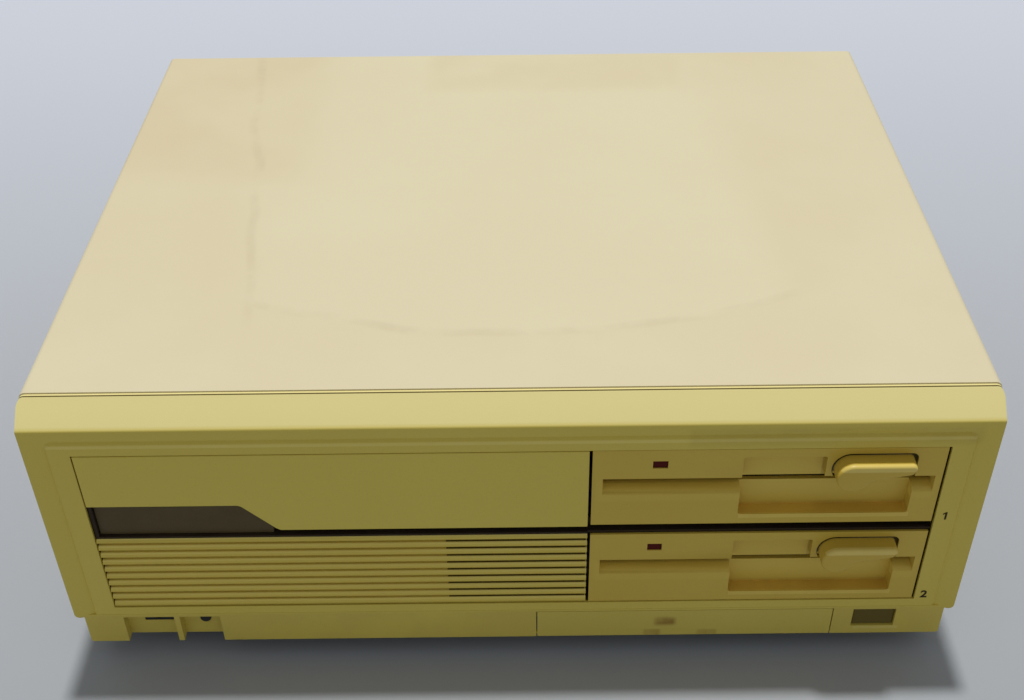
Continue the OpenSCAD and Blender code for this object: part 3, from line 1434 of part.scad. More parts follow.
module drive_stepper(n) {
    y0 = bulkhead_y + bulkhead_t + 0.1;
    color("#77787a") in_drive(n) difference() {
        union() {
            rod_y(screw_x, screw_z, stepper_r, y0, y0 + 20);
            rod_y(screw_x, screw_z, stepper_r - 5, y0 + 19, y0 + 21.5);
        }
        rod_y(screw_x, screw_z, screw_r + run, y0 - 1, y0 + 8);
    }
}

module drive_lead_screw(n) {
    color(steel) in_drive(n)
        rod_y(screw_x, screw_z, screw_r, arm_y - 11, bulkhead_y + bulkhead_t + 7);
}

module drive_logic_board(n) {
    z = logic_z;
    color(board_green) in_drive(n) {
        block([6, logic_y, z], [spindle_x + 5, drive_d - 5, z + pcb_t]);
        block([ribbon_x + 2.4, drive_d - 6, z], [ribbon_x + ribbon_w - 2.4, drive_d + 1.4, z + pcb_t]);
        for (i = [0:2], j = [0:1]) block([16 + i * 18, logic_y + 16 + j * 24, z + pcb_t - e],
                                         [28 + i * 18, logic_y + 32 + j * 24, z + pcb_t + 2.4]);
    }
}

// ------------------------------------------------------------------ nodes

top_cover();
base_chassis();
rear_panel();
front_plate();
front_bezel();
upper_front_panel();
ribbed_front_panel();
indicator_window();
divider_strip();
indicator_lamps();
switch_cover();
power_button();
reset_button();
panel_switches();
keyboard_socket();
rubber_feet();
cover_screws();
panel_screws();
slot_covers();
card_cage();
card_guides();
expansion_backplane();
main_board();
main_board_chips();
dip_switches();
power_supply_case();
power_supply_board();
fan_frame();
fan_rotor();
ac_sockets();
rear_connectors();
speaker();
drive_cage();
drive_ribbon_cable();
for (n = [1, 2]) {
    drive_face(n);
    drive_lever(n);
    drive_lever_shaft(n);
    drive_frame(n);
    drive_clamp_arm(n);
    drive_hub_cone(n);
    drive_spindle(n);
    drive_motor_board(n);
    drive_head_carriage(n);
    drive_rails(n);
    drive_stepper(n);
    drive_lead_screw(n);
    drive_logic_board(n);
}
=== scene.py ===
import json
import logging
import math
from dataclasses import dataclass
from enum import Enum
from typing import Callable, Mapping, Optional, Sequence, Union

import bmesh
import bpy
import numpy as np
from mathutils import Matrix, Vector

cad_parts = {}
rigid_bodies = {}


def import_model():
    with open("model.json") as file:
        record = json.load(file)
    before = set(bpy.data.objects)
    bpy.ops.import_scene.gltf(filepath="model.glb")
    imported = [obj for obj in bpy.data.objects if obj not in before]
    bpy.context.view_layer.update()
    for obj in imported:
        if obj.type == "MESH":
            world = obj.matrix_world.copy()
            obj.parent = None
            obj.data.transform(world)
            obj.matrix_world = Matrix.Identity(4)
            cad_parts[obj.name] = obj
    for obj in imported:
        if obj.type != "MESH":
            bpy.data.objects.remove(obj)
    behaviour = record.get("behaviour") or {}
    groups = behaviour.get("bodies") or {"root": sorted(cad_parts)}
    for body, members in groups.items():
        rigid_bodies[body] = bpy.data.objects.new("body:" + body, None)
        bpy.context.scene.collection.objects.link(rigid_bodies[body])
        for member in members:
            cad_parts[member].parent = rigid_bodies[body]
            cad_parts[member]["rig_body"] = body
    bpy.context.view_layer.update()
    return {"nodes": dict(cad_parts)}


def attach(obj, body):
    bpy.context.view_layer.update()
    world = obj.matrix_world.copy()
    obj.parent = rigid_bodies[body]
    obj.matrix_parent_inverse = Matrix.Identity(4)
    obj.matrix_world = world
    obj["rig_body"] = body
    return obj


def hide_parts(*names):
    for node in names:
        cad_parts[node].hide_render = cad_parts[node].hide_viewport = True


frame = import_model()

logging.basicConfig(level=logging.INFO, format="%(message)s")
LOG = logging.getLogger("computer")

# Lengths are in millimetres of the case frame: X from the middle, Y back from the bezel's front
# crease, Z up from the plinth's foot. MM turns them into metres.
MM = 0.001
FRONT_Y = -160.5     # the crease in the part's frame
FOOT_H = 12.0        # the plinth's foot above the floor
DRIVE_X = 33.5       # lower left front corner of the lower drive
FACE_SET = 2.0
DRIVE_Z = 23.0
DRIVE_PITCH = 48.0   # from one drive to the next
RIB_TOP = 61.88      # height of the middle of the ribbed panel's uppermost slot
RIB_PITCH = 4.37     # from one slot to the next

# How a copied solid is merged before its edges are rounded: metres and degrees.
MERGE_DISTANCE = 2e-6
MERGE_ANGLE = 0.6

# How close a vertex lies to the edge that is moved with it, in millimetres.
NEAR = 0.1

# The picture that the camera's focal length and shift are given in.
PICTURE_PX = 1024.0
SENSOR_MM = 36.0

Colour = tuple[float, float, float]
Point = tuple[float, float, float]
Value = Union["Signal", float, Sequence[float]]
Reshape = Callable[[np.ndarray], np.ndarray]


def in_case(points: np.ndarray) -> np.ndarray:
    """Turns millimetres in the case frame into metres in the part's frame.

    Args:
        points: an array whose last axis is X, Y back from the bezel's crease, Z up from the plinth.

    Returns:
        The same points, shifted to the part's origin and in metres.
    """
    return (np.asarray(points, float) + np.array([0.0, FRONT_Y, FOOT_H])) * MM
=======
[What the task asks]: Return, unchanged, the run of lines above that opens with the line containing "top_cover();" and closes with the line containing "obj.parent = None". Include both.

[Task answer]:
top_cover();
base_chassis();
rear_panel();
front_plate();
front_bezel();
upper_front_panel();
ribbed_front_panel();
indicator_window();
divider_strip();
indicator_lamps();
switch_cover();
power_button();
reset_button();
panel_switches();
keyboard_socket();
rubber_feet();
cover_screws();
panel_screws();
slot_covers();
card_cage();
card_guides();
expansion_backplane();
main_board();
main_board_chips();
dip_switches();
power_supply_case();
power_supply_board();
fan_frame();
fan_rotor();
ac_sockets();
rear_connectors();
speaker();
drive_cage();
drive_ribbon_cable();
for (n = [1, 2]) {
    drive_face(n);
    drive_lever(n);
    drive_lever_shaft(n);
    drive_frame(n);
    drive_clamp_arm(n);
    drive_hub_cone(n);
    drive_spindle(n);
    drive_motor_board(n);
    drive_head_carriage(n);
    drive_rails(n);
    drive_stepper(n);
    drive_lead_screw(n);
    drive_logic_board(n);
}
=== scene.py ===
import json
import logging
import math
from dataclasses import dataclass
from enum import Enum
from typing import Callable, Mapping, Optional, Sequence, Union

import bmesh
import bpy
import numpy as np
from mathutils import Matrix, Vector

cad_parts = {}
rigid_bodies = {}


def import_model():
    with open("model.json") as file:
        record = json.load(file)
    before = set(bpy.data.objects)
    bpy.ops.import_scene.gltf(filepath="model.glb")
    imported = [obj for obj in bpy.data.objects if obj not in before]
    bpy.context.view_layer.update()
    for obj in imported:
        if obj.type == "MESH":
            world = obj.matrix_world.copy()
            obj.parent = None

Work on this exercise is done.